Four years later, those look prescient. No. 8 prospect Brandon Wood had one Risk Factor all to himself: strikeouts. He's looking more like his Worst Case, former Pirates prospect Chad Hermansen, than like his Best Case, Troy Glaus. And our No. 91 prospect that year, Will Inman, was a revelation. As we compiled the Risk Factors, we ran Tim Lincecum up to No. 11 and wrote, "Size doesn't matter." Nevertheless, we tagged Inman as a "Short Righthander." Worse, we couldn't find a similarly-sized righty with similar stuff who had ranked in our Top 100 or who had made a big league impact.

Assessing the "Risk Factors" for Top 100 prospects actually helped me shape my personal contribution to our Top 100 list. Here are some of the ones I analyzed.

Mike Moustakas, Low Walk Rate: MousĀ­takas had a unique .322/.369/.630 season in 2010, with just 67 strikeouts in 484 at-bats to go with a minors-best 36 home runs. He drew just 24 unintentional walks as well, and finding Top 100 prospects who walked as infrequently but still panned out was difficult. But it was not impossible, and the players who made it worked out well.

Expos farmhand Brad Fuller had the most similar season back in 1997, batting .308/.361/.533 with 22 homers and a 33-35 walk-strikeout ratio in 448 at-bats. He played at Double-A and Triple-A, like Moustakas, and also hit lefthanded. Fullmer went on to a injury-shortened but successful big league career (.822 career OPS) that included a 32-homer season in 2000 for Toronto. Others posting similar seasons include Robinson Cano (2004), Chipper Jones (1992), Carlos Lee (1999) and Vernon Wells (1999—I'll let you go to Baseball-Reference.com to see for yourself). Fullmer's season is the most similar, and Fullmer's body and athletic ability are good comparisons, too.

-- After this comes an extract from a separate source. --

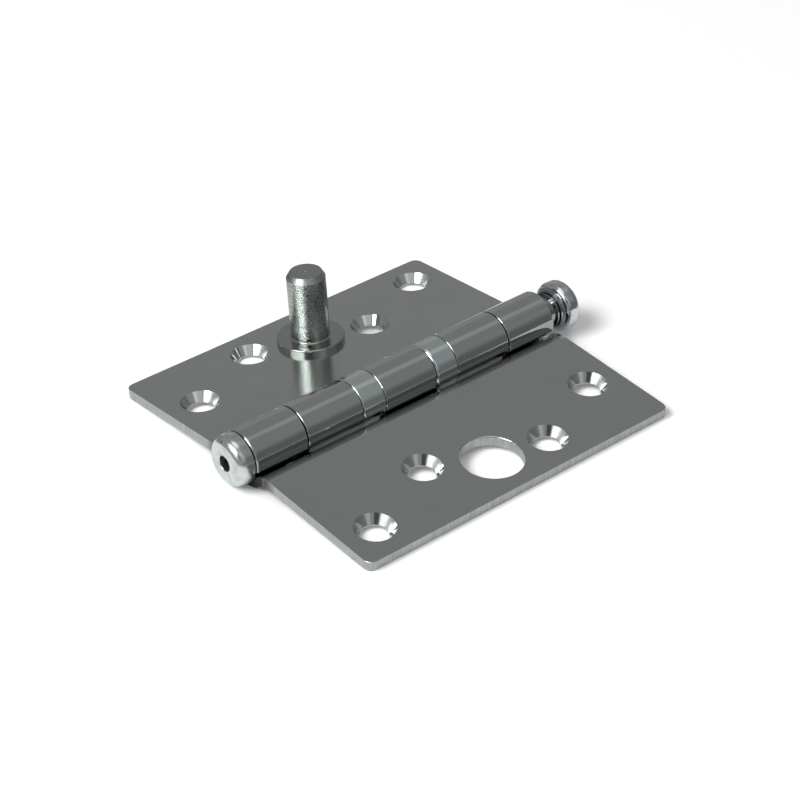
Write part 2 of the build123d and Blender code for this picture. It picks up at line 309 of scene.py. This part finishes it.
def leaf_finish(name, face_up):
    """Plated sheet, with one look each for its faces, its barrel, its sheared walls and its sinks."""
    material, surface = start_finish(name)
    place = surface.node("TexCoord", outlet="Object")
    normal = place.part("Normal")
    spot = surface.node("SeparateXYZ", i0=place)
    from_pin = abs(spot.part("X"))
    facing_up = abs(normal.vector("DOT_PRODUCT", face_up, outlet="Value"))
    facing_end = abs(surface.node("SeparateXYZ", i0=normal).part("Y"))

    # facing_up is 1 on a face, about 0.6 in a countersink and 0 on a sheared wall.
    sheet = from_pin.rise(sheet_start - 1 * mm, sheet_start)
    barrel = 1 - sheet
    end = facing_end.rise(0.72, 0.86)
    shaded_joint = end * barrel * spot.part("Y").rise(half_height - 0.5 * mm, half_height - 0.7 * mm)
    wall = (facing_up.rise(0.45, 0.3) * sheet).math("MAXIMUM", end * (1 - shaded_joint))
    sink = facing_up.rise(0.95, 0.85) * (1 - wall) * sheet
    shaded_root = from_pin.rise(root_clear_from, root_dark_to)

    unevenness = noise(place, size=9 * mm, detail=1.0)
    fine = noise(place, size=0.35 * mm, detail=3.0)
    rolled = noise(drawn_out(place, (1.0, 0.12, 1.0)), size=1.6 * mm, detail=1.0)
    torn = noise(drawn_out(place, (1.0, 1.0, 0.12)), size=0.5 * mm, detail=3.0)
    reamed = noise(normal, size=0.09, detail=1.0)

    height = 0.9 * unevenness * sheet + 0.25 * rolled * barrel + 0.015 * fine
    height = height + 2.4 * torn * wall + 0.12 * reamed * sink
    roughness = 0.18 - 0.11 * barrel + 0.04 * (fine - 0.5)
    roughness = roughness + wall * (0.17 + 0.2 * torn) - 0.07 * sink

    # In the photograph the joints, the roots and the underside are darker than clean steel renders.
    # Painted shade darkens the joints between knuckles, the walls at the roots and the barrel's
    # underside.
    shade = (0.96 + 0.08 * unevenness) * (1 + 0.9 * wall * (torn - 0.5) + 0.25 * sink)
    shade = shade * (1 - 0.92 * shaded_joint) * (1 - 0.75 * shaded_root * wall) * (1 - barrel * painted_underside_shade(spot.part("Z")))
    colour = blend_colours(wall, plated_steel, sheared_steel)
    metal(surface, shaded(colour, shade), roughness, height)
    return material


mounts = {mount["name"]: mount for mount in frame["record"]["mounts"]}
hole_leaf_up = mounts["hole_leaf_screws_far"]["axis"]
wear(["hole_leaf"], leaf_finish("hole_leaf_plate", hole_leaf_up))

# Stud leaf
# The leaf that is screwed to the frame, from the same sheet: two knuckles, and a countersunk
# hole in which the security stud is riveted. It lies a little flatter than its fellow.
stud_leaf_up = mounts["stud_leaf_screws_far"]["axis"]
wear(["stud_leaf"], leaf_finish("stud_leaf_plate", stud_leaf_up))

# Security stud
# Turned from bar with a collar and riveted through its leaf, then zinc plated. It enters the
# other leaf when the door shuts. Its tip keeps the lathe's rings, and its side a fine grain.
stud_middle = Vector(mounts["stud_shank"]["pos_m"])
stud_up = Vector(mounts["stud_shank"]["axis"])
shank_half_length = mounts["stud_shank"]["dims"]["length_mm"] / 2 * mm
stud_zinc = (0.43, 0.455, 0.44, 1)
grain_size = 0.3 * mm
ring_pitch = 0.75 * mm
pip_radius = 0.5 * mm

stud_material, surface = start_finish("zinc_on_turned_steel")
place = surface.node("TexCoord", outlet="Object")
from_middle = place.vector("SUBTRACT", stud_middle)
above_foot = from_middle.vector("DOT_PRODUCT", stud_up, outlet="Value") + shank_half_length
radius = from_middle.vector("CROSS_PRODUCT", stud_up).vector("LENGTH", outlet="Value")
facing_up = place.part("Normal").vector("DOT_PRODUCT", stud_up, outlet="Value")
shank = above_foot.rise(0.4 * mm, 1 * mm)
tip = facing_up.rise(0.8, 0.95) * shank
chamfer = facing_up.rise(0.3, 0.5) * shank - tip
pip = radius.rise(pip_radius, pip_radius - 0.2 * mm) * tip
grain = noise(place, grain_size, detail=3.0).rise(0.36, 0.64)
rings = (radius * (2 * pi / ring_pitch)).math("SINE")
height = 1.1 * grain * shank * (1 - 0.8 * tip) + 1.6 * rings * tip + 0.1 * grain
roughness = 0.11 + 0.1 * shank + 0.14 * chamfer + 0.05 * (grain - 0.5)
side_shade = 0.6 * (grain - 0.5) * shank * (1 - tip)
tip_shade = tip * (0.2 * rings + 0.15 * (grain - 0.5)) + 0.4 * pip
metal(surface, shaded(stud_zinc, 1 + side_shade + tip_shade), roughness, height)
wear(["security_stud"], stud_material)

# Bottom plug
# A cap with a drive-out hole, pressed into the barrel's end and barrel plated with bright zinc,
# so its face is a little mottled and its rim has small knocks. Its joint with the barrel has painted
# shade.
plug_bright = (0.79, 0.82, 0.825, 1)
plug_cloud = (0.63, 0.67, 0.67, 1)
# Black for the dark specks, and for painted shade in the plug's joint, the head's neck and under the
# sleeves.
specks_and_shade_black = (0.03, 0.03, 0.03, 1)
joint_half_height = 0.22 * mm
joint_fade = 0.1 * mm
neck_height = 4.7 * mm
neck_fade = 0.3 * mm


def cap_finish(name, bright, cloud, level, knock, crown_top=None, crown_radius=None):
    """Zinc with cloudy patches, knocks and dark specks, and painted shade in the plug's joint and
    head's neck.
    The level is its roughness, and the knock how deep the marks are."""
    material, surface = start_finish(name)
    place = surface.node("TexCoord", outlet="Object")
    along_pin = surface.node("SeparateXYZ", i0=place).part("Y")
    clouds = noise(place, size=2.2 * mm, detail=3.0)
    pits = noise(place, size=0.5 * mm)
    specks = noise(place, size=1.5 * mm, detail=0.0).rise(0.79, 0.84)
    # Painted shade: the plug's joint is darkened in the colour. The specks are real marks.
    shaded_joint = abs(along_pin + half_height).rise(joint_half_height + joint_fade, joint_half_height)
    above_barrel = along_pin.rise(half_height - 0.5 * mm, half_height + 0.5 * mm)
    neck_top = half_height + neck_height
    # Painted shade: the head's neck is darkened in the colour.
    shaded_neck = above_barrel * along_pin.rise(neck_top + neck_fade, neck_top)
    hollow_shade = shaded_joint.math("MAXIMUM", 0.55 * shaded_neck)
    specks_and_hollow_shade = (0.6 * specks).math("MAXIMUM", 0.93 * hollow_shade)
    colour = blend_colours(clouds.rise(0.35, 0.7), bright, cloud)
    colour = blend_colours(specks_and_hollow_shade, colour, specks_and_shade_black)
    roughness = level + 0.12 * (clouds - 0.5) + 0.08 * (pits - 0.5)
    height = knock * (clouds + 0.35 * pits)
    normal = None
    if crown_top:
        # The mesh's normal is wrong in the middle of the crown, so the crown's sphere gives it.
        crown_centre = (0, crown_top - crown_radius, 0)
        outwards = place.vector("SUBTRACT", crown_centre).vector("NORMALIZE")
        pole = along_pin.rise(crown_top - 0.035 * mm, crown_top - 0.03 * mm)
        smooth = surface.node("NewGeometry", outlet="Normal")
        settings = {"data_type": "VECTOR"}
        normal = surface.node("Mix", settings, outlet=1, i0=pole, i4=smooth, i5=outwards)
    metal(surface, colour, roughness, height, normal)
    return material


wear(["bottom_plug"], cap_finish("zinc_on_plug", plug_bright, plug_cloud, level=0.24, knock=1.6))

# Hinge pin
# A loose pin that drops in from the top, turned from bar and plated. Its head has the same
# shape as the plug's and stands a little proud of the top knuckle on a stepped neck in painted shade.
pin_bright = (0.72, 0.76, 0.79, 1)
pin_cloud = (0.66, 0.71, 0.74, 1)
head_top = max(corner.co.y for corner in frame["nodes"]["hinge_pin"].data.vertices)
head_crown_radius = 32 * mm
pin_material = cap_finish("zinc_on_pin", pin_bright, pin_cloud, level=0.08, knock=0.8,
                          crown_top=head_top, crown_radius=head_crown_radius)
wear(["hinge_pin"], pin_material)

# Bearings
# Two sets between the knuckles: a drawn sleeve that hides two grooved washers and a full ring
# of balls. The sleeves are polished along their length, and the rest is hardened and ground.
sleeve_steel = (0.75, 0.82, 0.83, 1)
hard_steel = (0.56, 0.56, 0.57, 1)

sleeve_material, surface = start_finish("drawn_sleeve")
place = surface.node("TexCoord", outlet="Object")
lines = noise(drawn_out(place, (1.0, 0.1, 1.0)), size=0.5 * mm)
waves = noise(drawn_out(place, (1.0, 0.2, 1.0)), size=2.5 * mm, detail=1.0)
# Painted shade darkens the sleeve's underside.
shaded_underside = painted_underside_shade(surface.node("SeparateXYZ", i0=place).part("Z"))
colour = blend_colours(shaded_underside, sleeve_steel, specks_and_shade_black)
metal(surface, colour, 0.1 + 0.06 * (lines - 0.5), 0.12 * lines + 0.35 * waves)

bearing_material, surface = start_finish("ground_bearing_steel")
place = surface.node("TexCoord", outlet="Object")
ground = noise(place, size=0.15 * mm)
metal(surface, hard_steel, 0.12 + 0.1 * (ground - 0.5), 0.1 * ground)

wear([name for name in frame["nodes"] if name.endswith("sleeve")], sleeve_material)
wear([name for name in frame["nodes"] if "race" in name or "ball" in name], bearing_material)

It's actually harder to find worst-case scenario players, and the ones I found all caught in the minors. The most similar season belonged to Matt LeCroy (.285/.356/.546, 30 HR in '99 with 47-73 BB-SO ratio), who wasn't nearly as athletic as Moustakas. LeCroy still had several productive years as a DH with the Twins, but the Royals are probably expecting more from Moustakas. So are we.

Alex White, Righthanders with questionable breaking balls: This has been a red flag for me since 2001 first-rounder Dewon Brazelton didn't pan out for the Rays. (He's the worst case.) Brazelton had several issues—conditioning chief among them—but I thought his fastball and plus changeup would compensate for his inability to spin a breaking ball. I was wrong.  The other prominent recent example I found was Mike Pelfrey, also a first-round pick (Mets 2005).

White appears to be more like Pelfrey. He's a power sinkerballer, and though at times his fastball has just average velocity, he commands it well, like Pelfrey. Unlike Pelfrey and Brazelton, he has flashed a plus breaking ball in the past, as many scouts liked White's slider as a plus pitch when he was in high school. At North Carolina and in pro ball, his split-finger fastball has been his best secondary pitch, while his slider remains inconsistent and mostly below-average.

White will be fascinating to watch, because he could have a great big league career as a closer, where his competitiveness would fit well. But his athleticism and the fact he's shown the ability to spin it makes me think he's still going to figure it out as a starter, which is where the Indians need him most.

Chris Carter, Right-Right 1B: Carter can still play the outfield, but he looks like a first baseman/DH type whose sole value lies in his bat. And there are very few big leaguers who came up through the minors with a similar profile. The only righthanded-hitting, righthanded-throwing first basemen who were Top 100 prospects who are successful big leaguers are old—Paul Konerko and Derek Lee. The list of right-right first basemen who weren't really athletic enough to bring any value when their bats didn't pan out is longer, from Tim Costo to Jason Stokes and Brian Dopirak.